%%
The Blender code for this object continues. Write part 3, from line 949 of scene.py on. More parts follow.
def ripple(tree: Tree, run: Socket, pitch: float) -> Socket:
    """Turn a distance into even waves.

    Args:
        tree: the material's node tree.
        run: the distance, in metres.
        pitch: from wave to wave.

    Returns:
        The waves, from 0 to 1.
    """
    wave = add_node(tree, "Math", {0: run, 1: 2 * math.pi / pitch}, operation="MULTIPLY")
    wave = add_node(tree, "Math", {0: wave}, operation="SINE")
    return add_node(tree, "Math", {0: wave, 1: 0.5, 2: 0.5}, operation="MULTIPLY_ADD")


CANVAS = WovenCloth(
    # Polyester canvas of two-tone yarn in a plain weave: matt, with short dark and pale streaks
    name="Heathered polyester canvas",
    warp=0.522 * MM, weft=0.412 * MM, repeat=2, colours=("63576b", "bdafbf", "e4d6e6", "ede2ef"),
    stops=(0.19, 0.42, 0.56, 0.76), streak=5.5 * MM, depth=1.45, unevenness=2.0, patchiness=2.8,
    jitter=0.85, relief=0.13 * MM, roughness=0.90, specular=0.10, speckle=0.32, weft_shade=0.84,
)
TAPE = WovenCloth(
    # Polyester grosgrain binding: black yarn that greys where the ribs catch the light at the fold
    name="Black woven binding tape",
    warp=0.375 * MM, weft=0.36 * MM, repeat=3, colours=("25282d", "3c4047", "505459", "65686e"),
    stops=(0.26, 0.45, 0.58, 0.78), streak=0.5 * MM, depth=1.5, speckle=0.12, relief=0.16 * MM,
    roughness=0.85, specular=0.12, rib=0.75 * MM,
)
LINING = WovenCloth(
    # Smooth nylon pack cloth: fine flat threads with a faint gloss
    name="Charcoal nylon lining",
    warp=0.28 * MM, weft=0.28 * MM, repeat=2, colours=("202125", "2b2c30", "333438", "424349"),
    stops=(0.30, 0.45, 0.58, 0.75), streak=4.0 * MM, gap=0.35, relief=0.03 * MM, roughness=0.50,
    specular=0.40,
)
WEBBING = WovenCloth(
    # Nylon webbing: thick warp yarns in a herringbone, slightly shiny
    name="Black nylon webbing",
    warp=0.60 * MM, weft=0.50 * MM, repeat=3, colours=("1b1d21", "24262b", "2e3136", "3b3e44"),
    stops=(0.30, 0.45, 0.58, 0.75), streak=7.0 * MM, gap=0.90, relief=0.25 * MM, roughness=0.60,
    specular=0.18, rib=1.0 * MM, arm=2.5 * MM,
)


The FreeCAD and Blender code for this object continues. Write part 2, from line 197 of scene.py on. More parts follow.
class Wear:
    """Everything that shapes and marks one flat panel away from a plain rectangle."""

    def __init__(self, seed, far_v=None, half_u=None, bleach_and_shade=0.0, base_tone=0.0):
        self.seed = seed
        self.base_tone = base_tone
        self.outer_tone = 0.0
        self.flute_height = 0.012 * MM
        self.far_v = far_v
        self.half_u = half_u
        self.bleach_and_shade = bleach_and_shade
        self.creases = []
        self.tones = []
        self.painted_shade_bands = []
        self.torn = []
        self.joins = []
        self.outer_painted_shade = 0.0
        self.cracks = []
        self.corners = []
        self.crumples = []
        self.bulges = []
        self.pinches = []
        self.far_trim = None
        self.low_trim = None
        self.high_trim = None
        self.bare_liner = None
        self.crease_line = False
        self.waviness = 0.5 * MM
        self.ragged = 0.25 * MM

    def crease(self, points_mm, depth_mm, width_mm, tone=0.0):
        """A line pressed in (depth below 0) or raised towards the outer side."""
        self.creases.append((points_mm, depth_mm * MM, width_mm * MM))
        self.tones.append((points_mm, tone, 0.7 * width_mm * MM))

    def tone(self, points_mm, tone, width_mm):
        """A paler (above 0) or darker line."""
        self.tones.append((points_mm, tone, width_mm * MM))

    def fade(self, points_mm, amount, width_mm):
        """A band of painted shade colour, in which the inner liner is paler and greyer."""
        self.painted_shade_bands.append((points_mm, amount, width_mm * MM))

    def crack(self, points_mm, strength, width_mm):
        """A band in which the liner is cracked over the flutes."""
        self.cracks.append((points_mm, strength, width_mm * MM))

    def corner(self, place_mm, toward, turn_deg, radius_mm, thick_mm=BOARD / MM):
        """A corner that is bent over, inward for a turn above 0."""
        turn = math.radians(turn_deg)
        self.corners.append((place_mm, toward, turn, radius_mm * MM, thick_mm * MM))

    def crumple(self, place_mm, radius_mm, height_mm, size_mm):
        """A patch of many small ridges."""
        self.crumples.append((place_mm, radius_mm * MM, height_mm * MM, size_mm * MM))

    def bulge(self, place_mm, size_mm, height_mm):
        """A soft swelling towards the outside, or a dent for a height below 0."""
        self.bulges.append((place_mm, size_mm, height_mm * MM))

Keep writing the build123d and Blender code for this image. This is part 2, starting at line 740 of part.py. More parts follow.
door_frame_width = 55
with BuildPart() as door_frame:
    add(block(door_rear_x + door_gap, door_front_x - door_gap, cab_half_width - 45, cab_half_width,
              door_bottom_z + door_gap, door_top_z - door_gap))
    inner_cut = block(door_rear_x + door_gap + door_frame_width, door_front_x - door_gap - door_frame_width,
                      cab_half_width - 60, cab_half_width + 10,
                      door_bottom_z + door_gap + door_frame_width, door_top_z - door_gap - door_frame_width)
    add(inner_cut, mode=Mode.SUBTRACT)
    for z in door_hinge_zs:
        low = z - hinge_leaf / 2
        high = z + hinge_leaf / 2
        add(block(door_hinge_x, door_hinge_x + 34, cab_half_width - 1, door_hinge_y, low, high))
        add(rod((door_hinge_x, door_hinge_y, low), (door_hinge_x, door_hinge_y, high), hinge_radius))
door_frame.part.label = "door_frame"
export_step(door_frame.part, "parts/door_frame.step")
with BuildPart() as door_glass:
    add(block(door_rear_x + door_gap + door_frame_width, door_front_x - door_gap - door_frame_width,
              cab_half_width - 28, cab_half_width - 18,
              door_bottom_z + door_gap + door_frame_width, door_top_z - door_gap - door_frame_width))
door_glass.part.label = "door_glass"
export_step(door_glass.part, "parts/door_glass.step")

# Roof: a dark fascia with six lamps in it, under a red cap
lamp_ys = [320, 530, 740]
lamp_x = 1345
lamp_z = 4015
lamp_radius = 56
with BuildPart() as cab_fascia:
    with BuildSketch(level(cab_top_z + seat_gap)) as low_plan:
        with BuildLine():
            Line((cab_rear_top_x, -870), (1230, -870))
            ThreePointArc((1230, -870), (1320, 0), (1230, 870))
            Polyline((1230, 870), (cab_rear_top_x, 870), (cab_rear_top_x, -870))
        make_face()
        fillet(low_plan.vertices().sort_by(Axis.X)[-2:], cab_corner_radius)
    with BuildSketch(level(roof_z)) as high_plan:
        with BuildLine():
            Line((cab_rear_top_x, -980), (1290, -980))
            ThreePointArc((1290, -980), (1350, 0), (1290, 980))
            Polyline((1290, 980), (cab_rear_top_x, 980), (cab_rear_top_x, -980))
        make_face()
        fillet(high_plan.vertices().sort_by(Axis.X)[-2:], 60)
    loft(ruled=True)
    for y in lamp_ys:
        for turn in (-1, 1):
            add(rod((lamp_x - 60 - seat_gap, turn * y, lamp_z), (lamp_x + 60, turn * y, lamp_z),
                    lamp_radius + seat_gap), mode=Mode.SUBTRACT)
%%
**Objective**
For this exercise, gather every line of the data that contains the word "follow".

**Expected output**
The Blender code for this object continues. Write part 3, from line 949 of scene.py on. More parts follow.
The FreeCAD and Blender code for this object continues. Write part 2, from line 197 of scene.py on. More parts follow.
Keep writing the build123d and Blender code for this image. This is part 2, starting at line 740 of part.py. More parts follow.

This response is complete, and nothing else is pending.